Machado gives the Dodgers what might be the best lineup in the NL the rest of the way. While they’re currently fifth in the NL with 4.7 runs per game (the Cubs lead with 5.1), they averaged 5.4 runs per game in June and are at 5.2 so far in July. They lead the NL with 129 home runs, and they’ve made a big offensive upgrade.

If there’s one possible negative here, it’s the defensive metrics and reports of Machado’s defense at shortstop. While he won two Gold Gloves at third base, he’s at minus-19 defensive runs saved, worst among shortstops. Taylor, meanwhile, has played a solid shortstop (plus-3 DRS). Still, the upgrade at the plate outweighs some of the potential range issues. He also has a big home/road split this year, with a 1.140 OPS at home/.797 on the road, with 17 of his 24 home runs at Camden Yards.

Jansen, talking to reporters after Tuesday’s All-Star Game, says he doesn’t expect the front office to stop after Machado: “If it does happen, it would be awesome. That would lift our lineup. Hopefully we can get a few pieces in the bullpen, and this is go time.”

Indeed, it shouldn’t be a surprise that the Dodgers made the move, especially since they will apparently still remain under the luxury tax threshold. It’s the fourth year in a row they’ve made deadline splash:

• July 30, 2015: Acquired Alex Wood and Luis Avilan (and others) as part of a three-team trade with the Braves and Marlins.

• Aug. 1, 2016: Acquired Rich Hill and Josh Reddick from the A’s.

• July 31, 2017: Acquired Yu Darvish from the Rangers, Tony Cingrani from the Reds and Tony Watson from the Pirates.

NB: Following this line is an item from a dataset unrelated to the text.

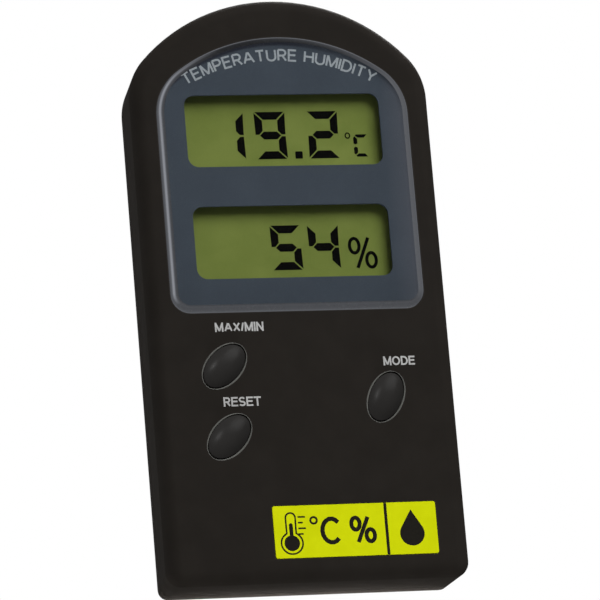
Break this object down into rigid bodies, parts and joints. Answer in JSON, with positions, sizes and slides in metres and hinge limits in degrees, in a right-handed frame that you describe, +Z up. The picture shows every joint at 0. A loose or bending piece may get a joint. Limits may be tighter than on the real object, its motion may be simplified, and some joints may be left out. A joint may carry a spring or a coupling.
{
  "type": "maximum minimum thermometer",
  "caption": "Hand-size digital maximum minimum thermometer and hygrometer with an arched case, two display windows, press buttons, a fold-out stand and a sliding battery door.",
  "frame": {"origin": "centre of the flat bottom rest face, halfway between the front and rear faces", "axes": "+Z up along the height, +X to the right as seen from the front, the display faces -Y"},
  "size_m": [0.0566, 0.0173, 0.1104],
  "materials": {
    "cover_plastic": "fine satin moulded texture",
    "clear_lens": "polished clear acrylic",
    "faceplate_slate": "printed slate grey film",
    "black_tape": "thin foam tape",
    "label_film": "printed yellow-green film",
    "polarizer_film": "smooth film",
    "lcd_glass": "float glass",
    "crystal_layer": "liquid crystal cell with segments",
    "reflector_film": "pearl reflector film",
    "white_frame": "moulded",
    "zebra_rubber": "layered conductive rubber",
    "circuit_board": "solder mask on glass laminate",
    "black_epoxy": "epoxy blob",
    "tin_metal": "drawn can",
    "ceramic_parts": "ceramic with tinned ends",
    "sensor_shell": "moulded",
    "zinc_steel": "zinc plated",
    "black_steel": "black zinc",
    "silicone": "moulded silicone",
    "button_plastic": "glossy moulded",
    "carbon_rubber": "conductive carbon",
    "cell_jacket": "printed jacket over steel",
    "spring_steel": "nickel plated",
    "red_wire": "PVC insulation",
    "black_wire": "PVC insulation"
  },
  "bodies": {
    "housing": {"front_cover": "cover_plastic", "rear_cover": "cover_plastic", "display_lens": "clear_lens", "faceplate": "faceplate_slate", "lens_tape": "black_tape", "front_label": "label_film", "lcd_front_polarizer": "polarizer_film", "lcd_front_glass": "lcd_glass", "lcd_crystal_layer": "crystal_layer", "lcd_rear_glass": "lcd_glass", "lcd_reflector": "reflector_film", "lcd_frame": "white_frame", "zebra_strip_lower": "zebra_rubber", "zebra_strip_upper": "zebra_rubber", "main_board": "circuit_board", "controller_chip": "black_epoxy", "timing_crystal": "tin_metal", "chip_components": "ceramic_parts", "humidity_sensor": "sensor_shell", "thermistor": "black_epoxy", "board_screws": "zinc_steel", "case_screws": "black_steel", "keypad_mat": "silicone", "battery_cell": "cell_jacket", "positive_contact": "spring_steel", "negative_contact": "spring_steel", "battery_spring": "spring_steel", "positive_lead": "red_wire", "negative_lead": "black_wire"},
    "max_min": {"max_min_button": "button_plastic", "max_min_contact": "carbon_rubber"},
    "reset": {"reset_button": "button_plastic", "reset_contact": "carbon_rubber"},
    "mode": {"mode_button": "button_plastic", "mode_contact": "carbon_rubber"},
    "stand": {"stand_leg": "cover_plastic"},
    "door": {"battery_door": "cover_plastic"}
  },
  "joints": [
    {"name": "max_min_press", "type": "slide", "parent": "housing", "child": "max_min", "axis": [0, 1, 0], "range_m": [0, 0.0009], "stiffness_N_per_m": 1200, "deforming": ["keypad_mat"]},
    {"name": "reset_press", "type": "slide", "parent": "housing", "child": "reset", "axis": [0, 1, 0], "range_m": [0, 0.0009], "stiffness_N_per_m": 1200, "deforming": ["keypad_mat"]},
    {"name": "mode_press", "type": "slide", "parent": "housing", "child": "mode", "axis": [0, 1, 0], "range_m": [0, 0.0009], "stiffness_N_per_m": 1200, "deforming": ["keypad_mat"]},
    {"name": "stand_hinge", "type": "hinge", "parent": "housing", "child": "stand", "pos_m": [0, 0.0068, 0.0295], "axis": [-1, 0, 0], "range_deg": [0, 125]},
    {"name": "battery_door_slide", "type": "slide", "parent": "housing", "child": "door", "axis": [0, 0, -1], "range_m": [0, 0.022]}
  ]
}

They’ve made those deals without ripping apart their farm system, as none of the prospects traded away have yet made a major impact at the major league level. The Dodgers won the division all three of those seasons — in fact, they’re riding a string of five straight division titles — but a World Series title has eluded them. Now they’ve added the biggest prize of the trade deadline, and it makes them the clear favorites in the NL West — and maybe the favorites to return to the World Series.